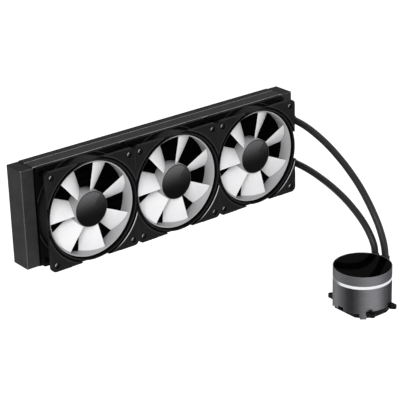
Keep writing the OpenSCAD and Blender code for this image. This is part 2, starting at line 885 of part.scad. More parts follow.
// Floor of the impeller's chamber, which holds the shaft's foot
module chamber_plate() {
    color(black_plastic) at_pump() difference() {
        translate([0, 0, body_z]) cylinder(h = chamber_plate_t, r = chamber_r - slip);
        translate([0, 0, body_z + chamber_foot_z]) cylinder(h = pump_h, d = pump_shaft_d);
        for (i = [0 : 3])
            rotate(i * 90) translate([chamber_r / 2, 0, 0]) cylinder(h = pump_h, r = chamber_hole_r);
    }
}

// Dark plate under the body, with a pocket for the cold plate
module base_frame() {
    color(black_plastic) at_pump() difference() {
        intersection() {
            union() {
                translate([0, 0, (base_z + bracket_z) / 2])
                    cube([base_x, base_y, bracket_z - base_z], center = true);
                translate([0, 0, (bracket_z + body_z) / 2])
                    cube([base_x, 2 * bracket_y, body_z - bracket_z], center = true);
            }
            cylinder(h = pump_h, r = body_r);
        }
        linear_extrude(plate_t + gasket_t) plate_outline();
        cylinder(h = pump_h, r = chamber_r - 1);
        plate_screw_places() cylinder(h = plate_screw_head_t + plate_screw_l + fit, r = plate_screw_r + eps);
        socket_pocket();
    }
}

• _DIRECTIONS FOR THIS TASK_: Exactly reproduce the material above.

• _RESPONSE TO THIS TASK_:
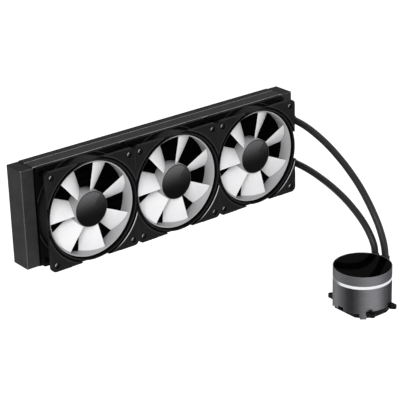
Keep writing the OpenSCAD and Blender code for this image. This is part 2, starting at line 885 of part.scad. More parts follow.
// Floor of the impeller's chamber, which holds the shaft's foot
module chamber_plate() {
    color(black_plastic) at_pump() difference() {
        translate([0, 0, body_z]) cylinder(h = chamber_plate_t, r = chamber_r - slip);
        translate([0, 0, body_z + chamber_foot_z]) cylinder(h = pump_h, d = pump_shaft_d);
        for (i = [0 : 3])
            rotate(i * 90) translate([chamber_r / 2, 0, 0]) cylinder(h = pump_h, r = chamber_hole_r);
    }
}

// Dark plate under the body, with a pocket for the cold plate
module base_frame() {
    color(black_plastic) at_pump() difference() {
        intersection() {
            union() {
                translate([0, 0, (base_z + bracket_z) / 2])
                    cube([base_x, base_y, bracket_z - base_z], center = true);
                translate([0, 0, (bracket_z + body_z) / 2])
                    cube([base_x, 2 * bracket_y, body_z - bracket_z], center = true);
            }
            cylinder(h = pump_h, r = body_r);
        }
        linear_extrude(plate_t + gasket_t) plate_outline();
        cylinder(h = pump_h, r = chamber_r - 1);
        plate_screw_places() cylinder(h = plate_screw_head_t + plate_screw_l + fit, r = plate_screw_r + eps);
        socket_pocket();
    }
}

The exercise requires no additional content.